In the photovoice study the participants (a total of 23 residents in the above-mentioned neighbourhoods) “analysed the environment closest to them, their neighbourhood, by means of photos that they themselves took and discussed in groups,” explained Doctor Gravina, lead researcher in the UPV/EHU’s Nursing and Health Promotion research group. “The research group then went on to group together six emerging themes that inform or describe the food environment of Bilbao: unhealthy eating behaviours, cultural diversity, retail transformation, social relations, precariousness and healthy eating.”
A book, policy proposals for action and a new project
Although the availability of high quality food and fresh products in the three neighbourhoods was stressed, the participants discussed the reasons for unhealthy eating, characterised by the excessive consumption of alcohol (high level neighbourhood), sugary foods (high and medium neighbourhood) and fast food (medium and low neighbourhood).
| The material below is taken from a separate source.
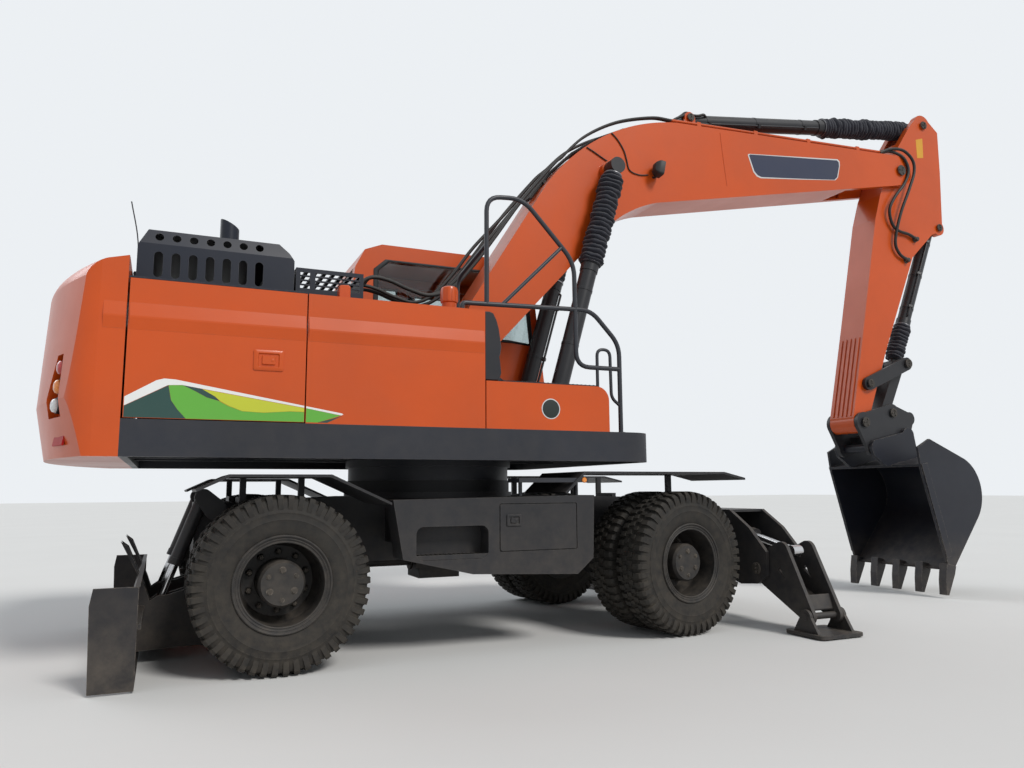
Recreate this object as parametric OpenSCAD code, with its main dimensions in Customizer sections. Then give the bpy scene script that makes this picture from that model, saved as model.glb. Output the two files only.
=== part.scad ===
// Wheeled excavator: twin-tyred chassis with rear blade and front outriggers,
// slewing upper body with cab, and a boom, arm and bucket worked by cylinders.
// Millimetres. X points forward, Y to the machine's left, Z up.
// The origin is on the ground, under the centre of the slewing ring.

/* [Wheels] */
// distance between the axles
wheelbase = 2850; // [2700:10:3000]
// rear axle behind the slewing centre
rear_axle_back = 1290; // [1200:10:1350]
// tyre diameter over the lugs
tyre_diameter = 1055; // [1000:5:1100]
// width of one tyre
tyre_width = 270; // [250:5:290]
// distance between the two tyres of a pair, centre to centre
twin_spacing = 325; // [310:5:340]
// width over the outer tyres
width_over_tyres = 2490; // [2450:5:2500]
// rim diameter
rim_diameter = 508; // [480:2:530]
// kingpin distance from the centre plane
kingpin_side = 600; // [580:5:620]
// steering angle as parked, to the left
steer_rest = 8.6; // [0:0.1:12]

/* [Chassis] */
// half width of the central frame
frame_half = 290; // [260:5:310]
// underside of the slewing ring
ring_bottom = 1060; // [1040:5:1080]
// outer diameter of the slewing ring
ring_diameter = 1300; // [1200:10:1350]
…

That way “we saw that in actual fact, both the environment and the needs of each neighbourhood were different, but we detected similarities in all of them,” added the researcher, “and they are: the existence of great diversity and accessibility of international food in all of them; tolerance existing in our culture when it comes to consuming large amounts of alcohol and sugary beverages at celebrations; the limited involvement of the citizens and the authorities in improving the neighbourhoods; and finally, the promoting of healthy eating by small retail outlets and public markets that offer good quality of food, close contact and fresh products.”
The differences found between neighbourhoods highlight the availability of food items, the diversity of food outlets and social and cultural factors as ones that determine the population’s eating behaviour. “Our results provide new information to better understand how urban environments may affect how the population eats from an equity perspective,” she stressed. Gravina remarked that the value of this citizen-based participatory project lies “in being able to turn the results of the research into policy proposals for action to improve the area studied and have the opportunity to transmit to the rest of the community (including people in positions of political responsibility) their needs and proposals for improvement. The creation of more effective policies that emanate from citizens to improve their own environment is thus strengthened and this will have an effect on their health.”